» **Task directions**:
Search the records for "slide". Copy every line where it appears.

## Start

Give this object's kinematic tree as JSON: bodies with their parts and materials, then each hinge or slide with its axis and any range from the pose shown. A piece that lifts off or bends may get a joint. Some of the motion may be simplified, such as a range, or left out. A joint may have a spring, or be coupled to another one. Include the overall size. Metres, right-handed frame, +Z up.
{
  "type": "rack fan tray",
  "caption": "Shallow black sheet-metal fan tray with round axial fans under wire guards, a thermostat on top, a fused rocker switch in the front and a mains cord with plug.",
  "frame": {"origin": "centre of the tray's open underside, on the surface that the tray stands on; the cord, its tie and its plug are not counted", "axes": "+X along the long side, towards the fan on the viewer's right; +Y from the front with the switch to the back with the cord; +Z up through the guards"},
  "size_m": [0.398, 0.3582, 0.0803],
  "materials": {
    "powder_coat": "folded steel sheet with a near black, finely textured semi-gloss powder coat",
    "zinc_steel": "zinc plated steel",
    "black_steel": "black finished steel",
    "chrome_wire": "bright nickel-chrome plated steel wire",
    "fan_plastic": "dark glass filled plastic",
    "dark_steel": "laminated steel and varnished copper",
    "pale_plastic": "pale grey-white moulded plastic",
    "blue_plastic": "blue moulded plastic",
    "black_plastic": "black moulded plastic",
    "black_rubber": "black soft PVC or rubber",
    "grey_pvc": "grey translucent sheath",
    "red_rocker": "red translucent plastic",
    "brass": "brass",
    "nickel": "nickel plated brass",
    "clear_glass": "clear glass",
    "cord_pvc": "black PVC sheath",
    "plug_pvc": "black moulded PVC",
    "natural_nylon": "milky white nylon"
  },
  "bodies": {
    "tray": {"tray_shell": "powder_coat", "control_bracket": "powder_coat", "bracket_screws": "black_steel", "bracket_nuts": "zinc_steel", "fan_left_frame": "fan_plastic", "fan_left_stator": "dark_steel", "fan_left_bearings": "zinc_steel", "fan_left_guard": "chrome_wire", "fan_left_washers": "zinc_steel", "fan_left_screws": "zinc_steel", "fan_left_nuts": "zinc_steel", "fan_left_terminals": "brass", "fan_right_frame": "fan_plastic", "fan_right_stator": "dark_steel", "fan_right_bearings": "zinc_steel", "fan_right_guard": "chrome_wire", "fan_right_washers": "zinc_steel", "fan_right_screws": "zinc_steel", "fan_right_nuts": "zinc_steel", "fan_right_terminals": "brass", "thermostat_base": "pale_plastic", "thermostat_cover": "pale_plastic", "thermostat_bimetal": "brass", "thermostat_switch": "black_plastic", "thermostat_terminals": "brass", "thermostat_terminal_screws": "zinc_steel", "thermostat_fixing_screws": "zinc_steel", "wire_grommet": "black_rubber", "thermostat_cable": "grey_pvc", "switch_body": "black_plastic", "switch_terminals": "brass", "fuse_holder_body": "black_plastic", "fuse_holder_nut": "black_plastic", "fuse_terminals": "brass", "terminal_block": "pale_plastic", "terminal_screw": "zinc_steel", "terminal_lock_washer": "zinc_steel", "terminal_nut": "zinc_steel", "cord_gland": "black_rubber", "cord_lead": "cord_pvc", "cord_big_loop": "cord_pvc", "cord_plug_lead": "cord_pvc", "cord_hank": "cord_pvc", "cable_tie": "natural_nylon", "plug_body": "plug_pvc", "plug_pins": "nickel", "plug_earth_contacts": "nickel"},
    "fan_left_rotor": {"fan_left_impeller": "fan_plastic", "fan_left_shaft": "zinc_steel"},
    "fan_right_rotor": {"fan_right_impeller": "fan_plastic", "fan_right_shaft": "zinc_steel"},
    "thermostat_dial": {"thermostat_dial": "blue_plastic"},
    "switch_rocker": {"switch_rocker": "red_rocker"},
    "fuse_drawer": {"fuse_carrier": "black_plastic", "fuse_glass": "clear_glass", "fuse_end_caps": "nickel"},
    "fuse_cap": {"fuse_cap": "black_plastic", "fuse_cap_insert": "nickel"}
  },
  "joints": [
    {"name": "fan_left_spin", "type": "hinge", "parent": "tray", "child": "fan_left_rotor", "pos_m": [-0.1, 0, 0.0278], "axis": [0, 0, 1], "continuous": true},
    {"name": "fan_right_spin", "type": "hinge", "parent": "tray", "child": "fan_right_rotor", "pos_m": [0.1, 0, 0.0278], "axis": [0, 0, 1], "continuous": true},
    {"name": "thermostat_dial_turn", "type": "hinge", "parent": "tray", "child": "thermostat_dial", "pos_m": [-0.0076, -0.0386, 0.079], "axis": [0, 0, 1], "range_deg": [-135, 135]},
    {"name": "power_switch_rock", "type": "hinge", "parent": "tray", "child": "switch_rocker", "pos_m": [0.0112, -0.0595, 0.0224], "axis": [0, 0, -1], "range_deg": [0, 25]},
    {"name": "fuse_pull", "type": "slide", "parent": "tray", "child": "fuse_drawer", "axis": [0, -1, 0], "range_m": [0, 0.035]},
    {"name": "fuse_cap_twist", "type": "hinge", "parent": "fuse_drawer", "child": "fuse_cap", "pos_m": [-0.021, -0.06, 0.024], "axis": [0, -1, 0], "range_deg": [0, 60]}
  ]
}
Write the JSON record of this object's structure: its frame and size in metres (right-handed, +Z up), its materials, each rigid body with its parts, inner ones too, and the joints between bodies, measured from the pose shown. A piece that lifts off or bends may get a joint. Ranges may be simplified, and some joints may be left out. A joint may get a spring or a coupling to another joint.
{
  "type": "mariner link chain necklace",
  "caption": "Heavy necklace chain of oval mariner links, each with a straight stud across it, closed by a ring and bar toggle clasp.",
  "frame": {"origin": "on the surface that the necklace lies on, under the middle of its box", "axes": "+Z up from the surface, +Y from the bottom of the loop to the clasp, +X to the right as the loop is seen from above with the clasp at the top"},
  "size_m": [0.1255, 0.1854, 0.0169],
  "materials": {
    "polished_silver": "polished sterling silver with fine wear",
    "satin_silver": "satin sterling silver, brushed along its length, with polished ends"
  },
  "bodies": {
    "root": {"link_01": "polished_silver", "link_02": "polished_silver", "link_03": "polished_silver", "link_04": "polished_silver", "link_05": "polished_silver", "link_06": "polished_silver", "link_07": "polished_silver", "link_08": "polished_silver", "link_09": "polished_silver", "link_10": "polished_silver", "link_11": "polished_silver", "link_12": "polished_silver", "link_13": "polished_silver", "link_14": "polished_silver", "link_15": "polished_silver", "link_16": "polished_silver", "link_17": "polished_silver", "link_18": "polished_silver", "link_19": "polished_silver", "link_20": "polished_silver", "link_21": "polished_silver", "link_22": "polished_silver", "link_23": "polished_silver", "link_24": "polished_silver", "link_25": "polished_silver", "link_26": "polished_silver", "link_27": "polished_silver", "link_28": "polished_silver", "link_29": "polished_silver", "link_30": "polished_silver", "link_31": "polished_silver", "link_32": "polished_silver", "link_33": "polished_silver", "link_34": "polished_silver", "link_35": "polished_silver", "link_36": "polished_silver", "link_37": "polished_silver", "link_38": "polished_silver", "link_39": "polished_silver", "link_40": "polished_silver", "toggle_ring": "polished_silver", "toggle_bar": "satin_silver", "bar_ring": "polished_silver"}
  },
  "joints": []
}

## End
## Start

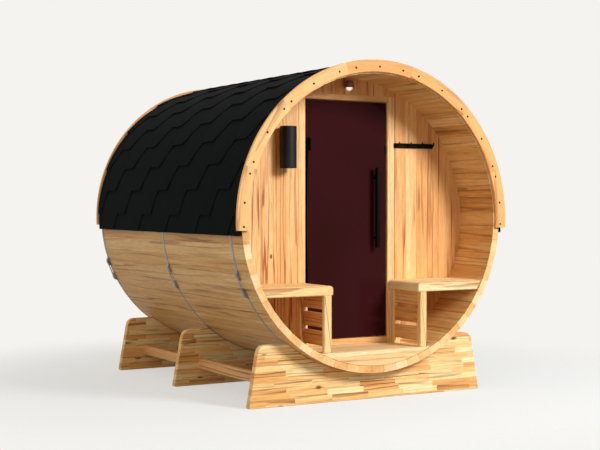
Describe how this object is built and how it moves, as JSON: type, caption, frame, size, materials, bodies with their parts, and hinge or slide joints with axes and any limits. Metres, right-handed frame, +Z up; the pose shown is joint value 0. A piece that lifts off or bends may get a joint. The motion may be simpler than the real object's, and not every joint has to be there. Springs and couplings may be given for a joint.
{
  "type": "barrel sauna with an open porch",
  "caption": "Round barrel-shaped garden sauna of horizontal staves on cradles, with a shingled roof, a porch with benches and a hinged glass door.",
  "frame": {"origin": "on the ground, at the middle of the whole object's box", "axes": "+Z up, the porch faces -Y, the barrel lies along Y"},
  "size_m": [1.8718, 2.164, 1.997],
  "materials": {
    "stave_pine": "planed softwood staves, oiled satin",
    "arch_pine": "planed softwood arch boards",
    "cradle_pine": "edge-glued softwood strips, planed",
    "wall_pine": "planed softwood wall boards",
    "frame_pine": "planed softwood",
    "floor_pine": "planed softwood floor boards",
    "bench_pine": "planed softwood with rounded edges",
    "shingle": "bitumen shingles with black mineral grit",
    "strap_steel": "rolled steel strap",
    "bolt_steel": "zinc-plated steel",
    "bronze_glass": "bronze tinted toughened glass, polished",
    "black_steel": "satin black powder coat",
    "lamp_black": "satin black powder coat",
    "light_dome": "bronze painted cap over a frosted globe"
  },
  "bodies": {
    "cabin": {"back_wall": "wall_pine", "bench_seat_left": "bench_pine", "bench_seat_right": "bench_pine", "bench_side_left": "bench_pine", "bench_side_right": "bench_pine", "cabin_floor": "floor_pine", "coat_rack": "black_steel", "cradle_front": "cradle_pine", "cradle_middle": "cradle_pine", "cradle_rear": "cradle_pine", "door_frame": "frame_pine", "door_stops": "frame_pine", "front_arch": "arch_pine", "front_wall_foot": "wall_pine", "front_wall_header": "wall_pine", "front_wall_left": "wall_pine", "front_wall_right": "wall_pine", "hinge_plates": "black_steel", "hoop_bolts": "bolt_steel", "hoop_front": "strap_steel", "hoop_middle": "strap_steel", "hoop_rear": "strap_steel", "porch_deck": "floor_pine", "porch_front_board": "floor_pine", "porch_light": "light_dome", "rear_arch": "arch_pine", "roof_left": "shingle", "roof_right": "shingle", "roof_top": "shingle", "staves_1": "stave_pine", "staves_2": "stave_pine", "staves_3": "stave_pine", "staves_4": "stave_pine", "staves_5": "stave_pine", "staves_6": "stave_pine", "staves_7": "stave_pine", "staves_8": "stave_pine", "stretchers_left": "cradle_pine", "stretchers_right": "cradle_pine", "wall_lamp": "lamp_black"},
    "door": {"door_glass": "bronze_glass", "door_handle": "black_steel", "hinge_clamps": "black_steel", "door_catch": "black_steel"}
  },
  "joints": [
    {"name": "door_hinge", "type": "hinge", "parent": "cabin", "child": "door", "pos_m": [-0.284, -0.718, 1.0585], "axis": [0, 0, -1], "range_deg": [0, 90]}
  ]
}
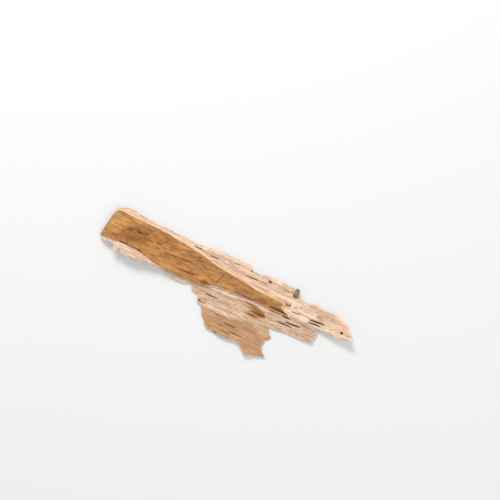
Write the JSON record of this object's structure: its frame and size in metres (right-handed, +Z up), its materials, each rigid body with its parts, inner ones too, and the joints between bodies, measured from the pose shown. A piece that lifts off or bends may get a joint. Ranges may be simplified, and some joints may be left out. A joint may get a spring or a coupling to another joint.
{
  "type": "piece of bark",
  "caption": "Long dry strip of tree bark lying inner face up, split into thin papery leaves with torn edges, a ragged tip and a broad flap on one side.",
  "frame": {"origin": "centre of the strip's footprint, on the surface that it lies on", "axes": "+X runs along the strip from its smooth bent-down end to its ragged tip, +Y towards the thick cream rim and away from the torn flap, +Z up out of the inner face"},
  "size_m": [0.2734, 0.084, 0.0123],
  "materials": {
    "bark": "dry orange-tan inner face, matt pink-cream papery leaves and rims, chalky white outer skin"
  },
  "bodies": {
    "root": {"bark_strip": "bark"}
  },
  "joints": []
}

## End

» **Answer to this task**:
Give this object's kinematic tree as JSON: bodies with their parts and materials, then each hinge or slide with its axis and any range from the pose shown. A piece that lifts off or bends may get a joint. Some of the motion may be simplified, such as a range, or left out. A joint may have a spring, or be coupled to another one. Include the overall size. Metres, right-handed frame, +Z up.
    {"name": "fuse_pull", "type": "slide", "parent": "tray", "child": "fuse_drawer", "axis": [0, -1, 0], "range_m": [0, 0.035]},
Describe how this object is built and how it moves, as JSON: type, caption, frame, size, materials, bodies with their parts, and hinge or slide joints with axes and any limits. Metres, right-handed frame, +Z up; the pose shown is joint value 0. A piece that lifts off or bends may get a joint. The motion may be simpler than the real object's, and not every joint has to be there. Springs and couplings may be given for a joint.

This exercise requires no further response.